[Task statement]: Extract, word for word, every line from the one containing "boxes = [piece.bounding_box()" through the one containing "before = set(bpy.data.objects)", with both end lines kept.

[Stored data]:
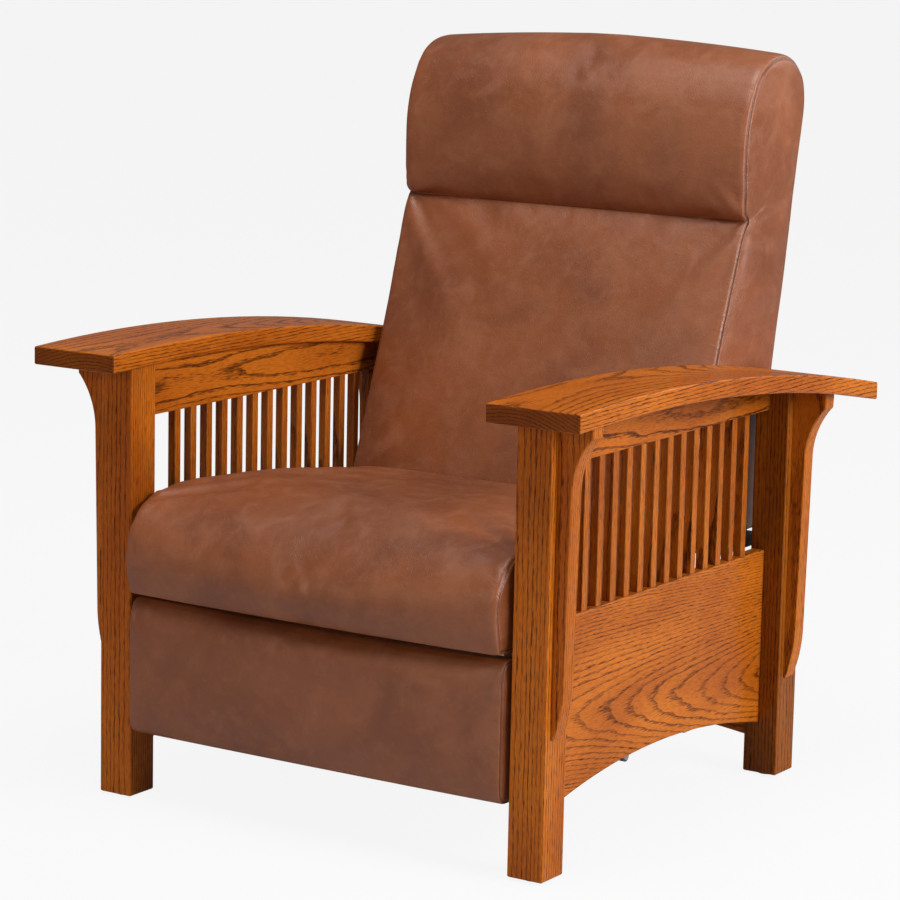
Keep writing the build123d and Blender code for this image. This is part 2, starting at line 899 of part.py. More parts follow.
nodes = {}
panel = make_side_panel() - spindle_row(tenon_fit)
for shank in base_screws(screw_play):
    panel -= shank
upper_rail = make_upper_rail() - spindle_row(tenon_fit)
side_pieces = {"side_panel": panel, "upper_rail": upper_rail, "spindles": spindle_row(0)}
arm = make_arm()
dowels = []
glides = []
for end, y in post_places.items():
    side_pieces[end + "_post"] = make_post(y)
    setback = y - post_side / 2 + corbel_setback
    side_pieces[end + "_corbel"] = make_corbel(setback)
    arm -= dowel(post_x, y, dowel_fit)
    dowels.append(dowel(post_x, y, 0))
    glides.append(Pos(post_x, y, glide_height / 2) * Cylinder(glide_radius, glide_height))
side_pieces["arm"] = arm
side_pieces["base_plate"] = make_base_plate()
for name, piece in side_pieces.items():
    nodes["left_" + name] = piece
    nodes["right_" + name] = other_side(piece)

nodes["arm_dowels"] = both_sides(*dowels)
nodes["post_glides"] = both_sides(*glides)
nodes["rear_stretcher"] = make_stretcher()
nodes["cross_rail"] = block(
    (-side_inner, side_inner),
    (cross_rail_front, cross_rail_front + cross_rail_thickness),
    (cross_rail_bottom, cross_rail_bottom + cross_rail_height),
)
nodes["base_screws"] = both_sides(*base_screws())
nodes["base_rivets"] = both_sides(*[rivet(p, carrier_layer, base_layer, False) for p in base_pivots])

nodes["front_carrier_links"] = both_sides(
    make_link((base_pivots[0], carrier_tops[0]), (base_pivots[0], carrier_tops[0]), carrier_layer)
)
nodes["rear_carrier_links"] = both_sides(
    make_link((base_pivots[1], carrier_tops[1]), (base_pivots[1], carrier_tops[1]), carrier_layer)
)

nodes["seat_cushion"] = make_seat_cushion()
nodes["seat_side_boards"] = both_sides(make_seat_side_board())
nodes["seat_front_board"] = make_seat_cross_board(seat_frame_front)
nodes["seat_rear_board"] = make_seat_cross_board(seat_frame_rear - board_thickness)
nodes["seat_springs"] = make_seat_springs()
nodes["seat_plates"] = both_sides(make_seat_plate())
nodes["seat_screws"] = both_sides(*seat_screws())
seat_rivets = [rivet(p, seat_layer, carrier_layer) for p in carrier_tops]
seat_rivets += [rivet(p, swing_layer, seat_layer) for p in (lift_pivot, guide_pivot, hinge_pivot)]
nodes["seat_rivets"] = both_sides(*seat_rivets)

nodes["lift_links"] = both_sides(make_link((lift_pivot, lift_end), (lift_pivot, lift_end), swing_layer))
nodes["lift_rivets"] = both_sides(rivet(lift_end, reach_layer, swing_layer))
torque_half = swing_layer[0]
torque_tube = rod(torque_axis, torque_tube_radius, (-torque_half, torque_half))
torque_tube -= rod(torque_axis, torque_tube_radius - torque_tube_wall, (-torque_half, torque_half))
nodes["torque_tube"] = torque_tube
nodes["guide_links"] = both_sides(
    make_link((guide_pivot, control_start), (guide_pivot, guide_joint, control_start), swing_layer)
)
nodes["guide_rivets"] = both_sides(
    rivet(guide_joint, reach_layer, swing_layer),
    rivet(control_start, control_layer, swing_layer),
)
nodes["reach_links"] = both_sides(
    make_link((lift_end, footrest_pivot), (lift_end, guide_joint, footrest_pivot), reach_layer)
)
nodes["control_links"] = both_sides(
    make_link((control_start, control_end), (control_start, control_end), control_layer)
)

nodes["footrest_pad"] = make_footrest_pad()
nodes["footrest_board"] = make_footrest_board()
nodes["footrest_brackets"] = both_sides(make_footrest_bracket())
nodes["footrest_screws"] = both_sides(*footrest_screws())
nodes["footrest_rivets"] = both_sides(rivet(footrest_pivot, bracket_layer, reach_layer))

nodes["lower_back_cushion"] = make_lower_back()
nodes["head_cushion"] = make_head_cushion()
nodes["outside_back"] = make_outside_back()
nodes["back_stiles"] = both_sides(make_stile())
nodes["back_bottom_rail"] = make_back_rail(back_bottom)
nodes["back_top_rail"] = make_back_rail(stile_top - back_rail_height)
nodes["back_springs"] = make_back_springs()
nodes["back_brackets"] = both_sides(make_back_bracket())
nodes["back_screws"] = both_sides(*back_screws())

# The origin is on the floor under the middle of the whole chair

boxes = [piece.bounding_box() for piece in nodes.values()]
rearmost = max(box.max.Y for box in boxes)
foremost = min(box.min.Y for box in boxes)
origin_y = (rearmost + foremost) / 2

os.makedirs("parts", exist_ok=True)
for name, piece in nodes.items():
    solids = [Pos(0, -origin_y, 0) * solid for solid in piece.solids()]
    export_step(Compound(solids) if len(solids) > 1 else solids[0], "parts/" + name + ".step")
print(len(nodes), "pieces, y of the origin", round(origin_y, 2))
print("control link ratio", round(control_ratio(), 4))
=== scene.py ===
# %% [markdown]
# A mission reclining armchair: an oak frame with bowed arms and square spindles, and a brown
# leather seat, back and footrest that hidden steel links carry. The solid model holds every
# piece at its real size, so this lesson only dresses it: wood and steel keep their solid
# shapes and get materials, and the soft pieces are made again as padded leather.

# %% Load the solid model
import math

import bpy
import numpy as np
from mathutils import Matrix, Vector, noise


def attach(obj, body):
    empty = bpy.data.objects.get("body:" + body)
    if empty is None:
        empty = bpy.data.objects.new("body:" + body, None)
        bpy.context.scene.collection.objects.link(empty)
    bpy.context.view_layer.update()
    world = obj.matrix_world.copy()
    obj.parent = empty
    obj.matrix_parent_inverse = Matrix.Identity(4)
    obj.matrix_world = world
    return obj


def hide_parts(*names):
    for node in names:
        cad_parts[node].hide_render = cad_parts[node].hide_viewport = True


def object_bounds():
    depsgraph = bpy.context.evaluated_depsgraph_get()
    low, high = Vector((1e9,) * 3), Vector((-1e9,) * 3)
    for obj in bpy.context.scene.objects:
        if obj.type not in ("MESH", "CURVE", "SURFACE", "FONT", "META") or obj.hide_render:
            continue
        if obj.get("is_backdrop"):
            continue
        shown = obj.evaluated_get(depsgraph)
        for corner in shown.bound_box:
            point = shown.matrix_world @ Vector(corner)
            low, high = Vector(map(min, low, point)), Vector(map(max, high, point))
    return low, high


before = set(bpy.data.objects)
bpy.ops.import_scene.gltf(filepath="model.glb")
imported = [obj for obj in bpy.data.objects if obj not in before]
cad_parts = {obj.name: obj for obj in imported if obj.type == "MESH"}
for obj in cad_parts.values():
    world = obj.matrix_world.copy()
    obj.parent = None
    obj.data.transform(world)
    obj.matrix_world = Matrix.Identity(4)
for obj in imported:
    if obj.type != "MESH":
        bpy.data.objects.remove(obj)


def show_box(words, bounds):
    low, high = ([round(v, 3) for v in corner] for corner in bounds)
    print(words, "from", low, "to", high)


solid_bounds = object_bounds()
show_box("solid model", solid_bounds)

# %% [markdown]
# The chair was measured in millimetres, with y counted from the front of the front posts.
# The solid model counts from the middle of its floor area, in metres, so one helper turns
# a measured point into a place in the scene.

# %% From chair millimetres to the scene
FRONT_OF_POSTS = 373.09


def place(x, y, z):
    return Vector((x, y - FRONT_OF_POSTS, z)) / 1000


def in_scene(points):
    """The same for a whole array of points."""
    return (np.asarray(points, float) - (0, FRONT_OF_POSTS, 0)) / 1000


# %% [markdown]
# The camera stands about five metres away, a little above the arms, and looks down by ten
# degrees with a long lens, which keeps the upright lines nearly parallel. Its direction is
# written as three angles: a turn about the upright axis, a tilt down, and a slight roll.

# %% Camera
CAMERA_YAW = 0.5723
CAMERA_TILT = 0.1782
CAMERA_ROLL = 0.021
CAMERA_PLACE = place(2535.3, -3614.0, 1325.0)
FOCAL_LENGTH = 137.1
SENSOR_WIDTH = 36

lens = bpy.data.cameras.new("camera")
lens.lens = FOCAL_LENGTH
lens.sensor_width = SENSOR_WIDTH
lens.clip_end = 200
camera = bpy.data.objects.new("camera", lens)
turn = Matrix.Rotation(CAMERA_YAW, 4, "Z") @ Matrix.Rotation(math.pi / 2 - CAMERA_TILT, 4, "X")
turn = turn @ Matrix.Rotation(CAMERA_ROLL, 4, "Z")
camera.matrix_world = Matrix.Translation(CAMERA_PLACE) @ turn
bpy.context.scene.collection.objects.link(camera)
bpy.context.scene.camera = camera
print("camera looks along", [round(v, 3) for v in turn.col[2].xyz * -1])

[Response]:
boxes = [piece.bounding_box() for piece in nodes.values()]
rearmost = max(box.max.Y for box in boxes)
foremost = min(box.min.Y for box in boxes)
origin_y = (rearmost + foremost) / 2

os.makedirs("parts", exist_ok=True)
for name, piece in nodes.items():
    solids = [Pos(0, -origin_y, 0) * solid for solid in piece.solids()]
    export_step(Compound(solids) if len(solids) > 1 else solids[0], "parts/" + name + ".step")
print(len(nodes), "pieces, y of the origin", round(origin_y, 2))
print("control link ratio", round(control_ratio(), 4))
=== scene.py ===
# %% [markdown]
# A mission reclining armchair: an oak frame with bowed arms and square spindles, and a brown
# leather seat, back and footrest that hidden steel links carry. The solid model holds every
# piece at its real size, so this lesson only dresses it: wood and steel keep their solid
# shapes and get materials, and the soft pieces are made again as padded leather.

# %% Load the solid model
import math

import bpy
import numpy as np
from mathutils import Matrix, Vector, noise


def attach(obj, body):
    empty = bpy.data.objects.get("body:" + body)
    if empty is None:
        empty = bpy.data.objects.new("body:" + body, None)
        bpy.context.scene.collection.objects.link(empty)
    bpy.context.view_layer.update()
    world = obj.matrix_world.copy()
    obj.parent = empty
    obj.matrix_parent_inverse = Matrix.Identity(4)
    obj.matrix_world = world
    return obj


def hide_parts(*names):
    for node in names:
        cad_parts[node].hide_render = cad_parts[node].hide_viewport = True


def object_bounds():
    depsgraph = bpy.context.evaluated_depsgraph_get()
    low, high = Vector((1e9,) * 3), Vector((-1e9,) * 3)
    for obj in bpy.context.scene.objects:
        if obj.type not in ("MESH", "CURVE", "SURFACE", "FONT", "META") or obj.hide_render:
            continue
        if obj.get("is_backdrop"):
            continue
        shown = obj.evaluated_get(depsgraph)
        for corner in shown.bound_box:
            point = shown.matrix_world @ Vector(corner)
            low, high = Vector(map(min, low, point)), Vector(map(max, high, point))
    return low, high


before = set(bpy.data.objects)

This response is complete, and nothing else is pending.